For the first two and a half minutes of this album you could well be fooled into thinking that Terra Mama is going to be the greatest slab of stoner rock since Kyuss hung up their flares. As the pleasing drone of guitar that is The Rising morphs into the chugging guitar riff that introduces Heavy Stone, you think about heaving your head back and forth on your scrawny neck if only you had more hair. So far so good – but then, it all goes a bit wrong.

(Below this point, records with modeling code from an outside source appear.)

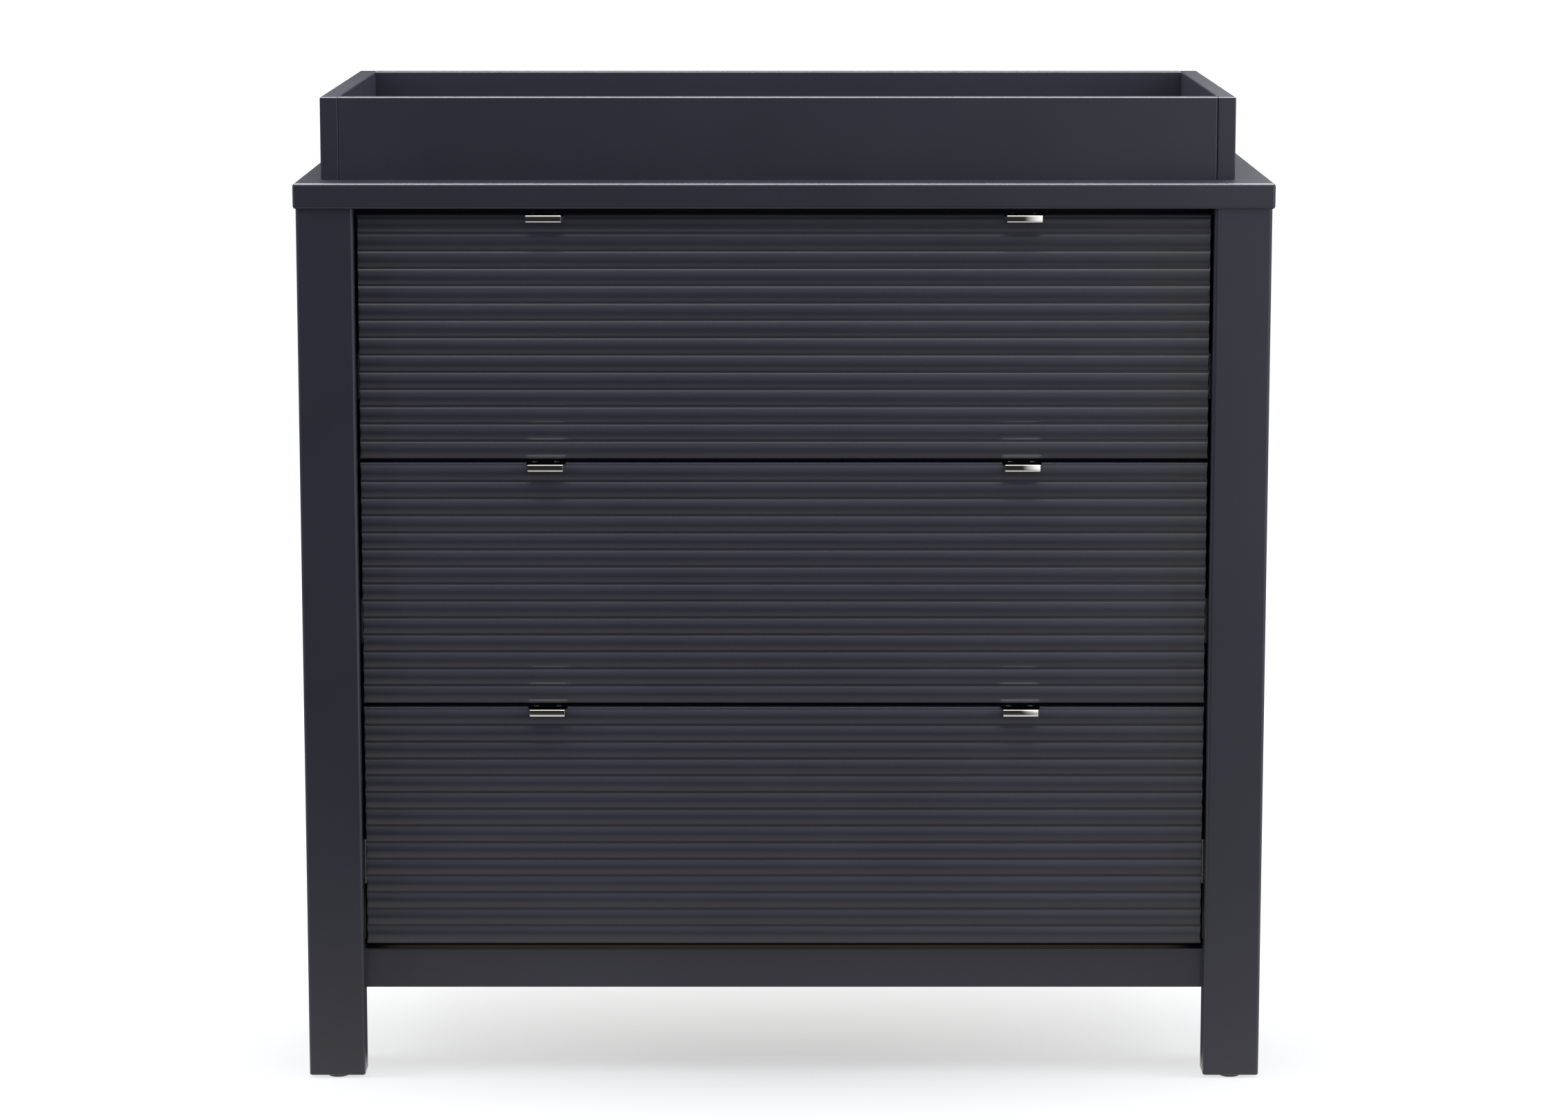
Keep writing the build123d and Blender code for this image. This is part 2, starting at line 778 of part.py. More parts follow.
def pull_plan(middle_x, bottom_z, top_z):
    """A column with the pull's outline from above: wide at the drawer, narrower at the lip."""
    plate = pull_plate_width / 2
    lip = pull_lip_width / 2
    taper_y = front_face_y - pull_projection + pull_lip_thickness + pull_taper_length
    points = (
        (middle_x - plate, pull_back_y),
        (middle_x - plate, taper_y),
        (middle_x - lip, pull_lip_front_y + pull_lip_thickness),
        (middle_x - lip, pull_lip_front_y),
        (middle_x + lip, pull_lip_front_y),
        (middle_x + lip, pull_lip_front_y + pull_lip_thickness),
        (middle_x + plate, taper_y),
        (middle_x + plate, pull_back_y),
    )
    outline = Plane.XY.offset(bottom_z) * make_face(Polyline(*points, close=True))
    return extrude(outline, top_z - bottom_z)


def pull(side, index):
    top = drawer_bottom_z(index) + front_height
    middle = side * pull_spacing / 2
    length = Pos(middle, 0, 0) * extrude(pull_section(top), pull_plate_width / 2, both=True)
    shape = length & pull_plan(middle, top - pull_lip_height, top)
    return drill(shape, [pull_screw(place, screw_clearance) for place in pull_screw_places(index)])


def drawer_cutters(index):
    cutters = [front_screw(place, screw_clearance) for place in front_screw_places(index)]
    cutters.extend(pull_screw(place, screw_clearance) for place in pull_screw_places(index))
    for side in side_names.values():
        for y in inner_slide_screw_rows():
            cutters.append(inner_slide_screw(side, index, y, screw_clearance))
    return cutters


def drawer_screws(index):
    screws = [front_screw(place) for place in front_screw_places(index)]
    screws.extend(pull_screw(place) for place in pull_screw_places(index))
    for side in side_names.values():
        for y in inner_slide_screw_rows():
            screws.append(inner_slide_screw(side, index, y))
    return screws


# ---- small parts ----
def cam_lock_with_slot(place):
    """A cam lock with a screwdriver slot in its open face."""
    side, end_x, height, face_y, inward = place
    middle_x = side * (end_x - cam_setback)
    x_span = (middle_x - cam_radius, middle_x + cam_radius)
    z_span = (height - cam_slot_width / 2, height + cam_slot_width / 2)
    slot = block(x_span, (face_y, face_y + inward * cam_slot_depth), z_span)
    return cam_lock(place) - slot


def foot_glide(place):
    x, y = place
    disc = rod((x, y, 0), (0, 0, 1), glide_radius, glide_thickness)
    disc = chamfer(disc.edges().sort_by(Axis.Z)[0], glide_chamfer)
    return disc + glide_pin(place)


# ---- write every piece ----
def write_carcass():
    cutters = carcass_cutters()
    save("top_panel", [drill(top_panel(), cutters)])
    save("tray_left", [drill(tray_side(tray_left_x, 1), cutters)])
    save("tray_right", [drill(tray_side(tray_right_x, -1), cutters)])
    save("tray_front", [drill(tray_end(tray_front_y, 1), cutters)])
    save("tray_back", [drill(tray_end(tray_back_y, -1), cutters)])
    save("tray_dowels", [tray_dowel(place) for place in tray_dowel_places()])
    save("tray_fixing_plates", [drill(tray_plate(side), cutters) for side in side_names.values()])
    save("tray_plate_screws", [plate_screw(place) for place in plate_screw_places()])
    for name, side in side_names.items():
        save(name + "_front_stile", [drill(front_stile(side), cutters)])
        save(name + "_side_front_leg", [drill(side_front_leg(side), cutters)])
        save(name + "_rear_leg", [drill(rear_leg(side), cutters)])
        save(name + "_side_rails", side_rails(side))
        save(name + "_side_panel", [side_panel(side)])
    save("slide_battens", [drill(batten, cutters) for batten in slide_battens()])
    save("front_bottom_rail", [front_bottom_rail()])
    save("bottom_cross_rail", [drill(cross_rail(bottom_cross_rail_middle_z), cutters)])
    save("front_top_rail", [drill(cross_rail(front_top_rail_middle_z), cutters)])
    save("upper_divider_rail", [drill(cross_rail(divider_middle_z(1)), cutters)])
    save("lower_divider_rail", [drill(cross_rail(divider_middle_z(2)), cutters)])
    for name, bottom in zip(("bottom", "middle", "top"), rear_rail_bottoms()):
        save("rear_" + name + "_rail", [drill(rear_rail(bottom), cutters)])
    low_joint = back_joint_z - back_panel_joint / 2
    high_joint = back_joint_z + back_panel_joint / 2
    save("back_panel_lower", [drill(back_panel(floor_clearance, low_joint), cutters)])
    save("back_panel_upper", [drill(back_panel(high_joint, carcass_top_z), cutters)])
    save("back_panel_screws", [back_screw(place) for place in back_screw_places()])
    save("cam_locks", [cam_lock_with_slot(place) for place in cam_places()])
    save("cam_bolts", [cam_bolt(place) for place in cam_places()])
    save("top_dowels", [top_dowel(place) for place in top_dowel_places()])
    save("foot_glides", [foot_glide(place) for place in glide_places()])


def write_slides():
    outer_members = []
    screws = []
    for side in side_names.values():
        for index in range(drawer_count):
            rows = outer_slide_screw_rows()
            holes = [outer_slide_screw(side, index, y, screw_clearance) for y in rows]
            outer_members.append(drill(outer_member(side, index), holes))
            screws.extend(outer_slide_screw(side, index, y) for y in rows)
    save("outer_slide_members", outer_members)
    save("outer_slide_screws", screws)
    for index, name in enumerate(drawer_names):
        members = [middle_member(side, index) for side in side_names.values()]
        save(name + "_middle_slide_members", members)


def write_drawer(index, name):
    cutters = drawer_cutters(index)
    sides = side_names.values()
    save(name + "_drawer_front", [drill(drawer_front(index), cutters)])
    save(name + "_drawer_sides", [drill(box_side(side, index), cutters) for side in sides])
    save(name + "_drawer_ends", [drill(board, cutters) for board in box_ends(index)])
    save(name + "_drawer_bottom", [box_bottom_space(index, 0)])
    save(name + "_drawer_pulls", [pull(side, index) for side in sides])
    inner_members = [drill(inner_member(side, index), cutters) for side in sides]
    save(name + "_drawer_slide_members", inner_members)
    save(name + "_drawer_screws", drawer_screws(index))


write_carcass()
write_slides()
for number, drawer_name in enumerate(drawer_names):
    write_drawer(number, drawer_name)
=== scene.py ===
"""Looks for a three-drawer changing table: ribbed drawer fronts, pulls, slides, finishes and a studio.

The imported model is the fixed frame. Every place comes from its boxes, and every length is in metres.
"""

import math

import bmesh
import bpy
from mathutils import Matrix, Vector


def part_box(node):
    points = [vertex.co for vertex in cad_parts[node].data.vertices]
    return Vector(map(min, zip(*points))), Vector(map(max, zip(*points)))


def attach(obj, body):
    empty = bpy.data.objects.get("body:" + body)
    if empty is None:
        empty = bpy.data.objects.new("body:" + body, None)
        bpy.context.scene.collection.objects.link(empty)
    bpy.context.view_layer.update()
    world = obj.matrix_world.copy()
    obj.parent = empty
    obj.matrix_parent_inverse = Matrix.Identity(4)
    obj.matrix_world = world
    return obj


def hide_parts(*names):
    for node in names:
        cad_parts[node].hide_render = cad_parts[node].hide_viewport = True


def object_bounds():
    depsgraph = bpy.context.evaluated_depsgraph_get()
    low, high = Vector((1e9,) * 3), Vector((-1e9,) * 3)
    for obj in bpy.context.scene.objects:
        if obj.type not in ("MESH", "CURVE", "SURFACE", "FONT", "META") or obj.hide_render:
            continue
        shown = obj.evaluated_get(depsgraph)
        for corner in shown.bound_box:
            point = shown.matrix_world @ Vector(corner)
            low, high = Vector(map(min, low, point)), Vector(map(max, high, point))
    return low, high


bl_info = {
    "name": "Changing Table Looks",
    "version": (1, 0, 0),
    "blender": (4, 5, 0),
    "location": "3D View > Sidebar > Changing Table",
    "description": "Ribbed fronts, pulls, slides, finishes and a studio around a packed changing table",
    "category": "Object",
}

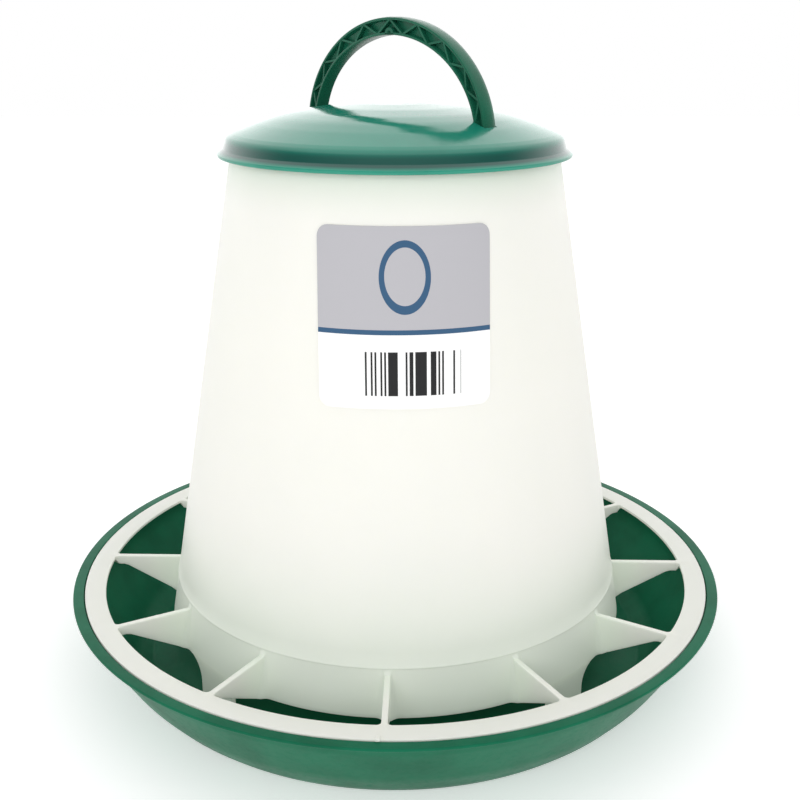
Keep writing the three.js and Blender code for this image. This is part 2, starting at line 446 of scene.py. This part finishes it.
def window_edge(half, ring_r, ring_corner, skirt_r, skirt_corner):
    """Half the outline of a window in plan, from the middle of the ring's arc, down one web's
    side, to the middle of the skirt's arc. Each point is (stretch, share of it, x, y)."""
    middle = math.pi / WEB_COUNT
    out = []
    ring_y = half + ring_corner
    ring_x = math.sqrt((ring_r - ring_corner) ** 2 - ring_y**2)
    ring_turn = math.atan2(ring_y, ring_x)
    skirt_y = half + skirt_corner
    skirt_x = math.sqrt((skirt_r + skirt_corner) ** 2 - skirt_y**2)
    skirt_turn = math.atan2(skirt_y, skirt_x)
    for k in range(ARC_STEPS):
        a = lerp(middle, ring_turn, k / ARC_STEPS)
        out.append(("ring", 0, ring_r * math.cos(a), ring_r * math.sin(a)))
    for k in range(CORNER_STEPS):
        a = lerp(ring_turn, -math.pi / 2, k / CORNER_STEPS)
        x = ring_x + ring_corner * math.cos(a)
        out.append(("ring_corner", k / CORNER_STEPS, x, ring_y + ring_corner * math.sin(a)))
    for k in range(SIDE_STEPS):
        out.append(("side", 0, lerp(ring_x, skirt_x, k / SIDE_STEPS), half))
    for k in range(CORNER_STEPS):
        a = lerp(1.5 * math.pi, math.pi + skirt_turn, k / CORNER_STEPS)
        x = skirt_x + skirt_corner * math.cos(a)
        out.append(("skirt_corner", k / CORNER_STEPS, x, skirt_y + skirt_corner * math.sin(a)))
    for k in range(ARC_STEPS + 1):
        a = lerp(skirt_turn, middle, k / ARC_STEPS)
        out.append(("skirt", k / ARC_STEPS, skirt_r * math.cos(a), skirt_r * math.sin(a)))
    return out, (ring_turn, ring_x, skirt_turn, skirt_x)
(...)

To explain exactly why is actually pretty hard. Stone Sole River, like all good stoners, draw heavily on the rock sounds of the ’70s. So it goes without saying that there are huge riffs aplenty, and that psychedelia spins in and out of songs like a giant tie-dyed Iron Butterfly. There are also solos that would have the average teenager with a mullet and a Maiden t-shirt cutting shapes with a tennis racquet within seconds.
There are great dollops of Sabbath, Zeppelin and Pink Floyd all over this record, and normally this would be no bad thing, but there is something about this record that irritates and at times, drags. Whether it’s the cheeky borrowing of lyrics from In A Gadda Da Vida (House Burning Down), and guitar lines from Dark Side Of The Moon, it’s hard to say.
Maybe it’s that this record sounds like you should be hearing it in a squat in sun drenched L.A., in 1974, tripping your head off, and wishing you’d stayed off the brown acid. Maybe hearing this kind of thing totally straight in the middle of winter in gloomy Britain 2006 just doesn’t work.
It’s more likely however that this is a very sincere sounding record. There is little doubt that the musicianship is fantastic (the sprawling 10 minute Tannhauser Gate is enough to prove that alone), but it just fails to connect at gut level. Black Sabbath might have been very dour musically, but those riffs could move mountains. Stone Sole River on the other hand appear to be going through the motions.
It’s something of a shame, because Terra Mama has plenty of nice touches, and is full to the brim with ideas. If they could focus themselves, and work out how to build on their influences rather than content themselves with emulating their heroes, then Stone Sole River could be worth another look. On the other hand, if you’re thinking to yourself, “I’m 13, I’ve got a mullet, a Maiden T-shirt and a tennis racquet” then get this record – and stay off the brown acid.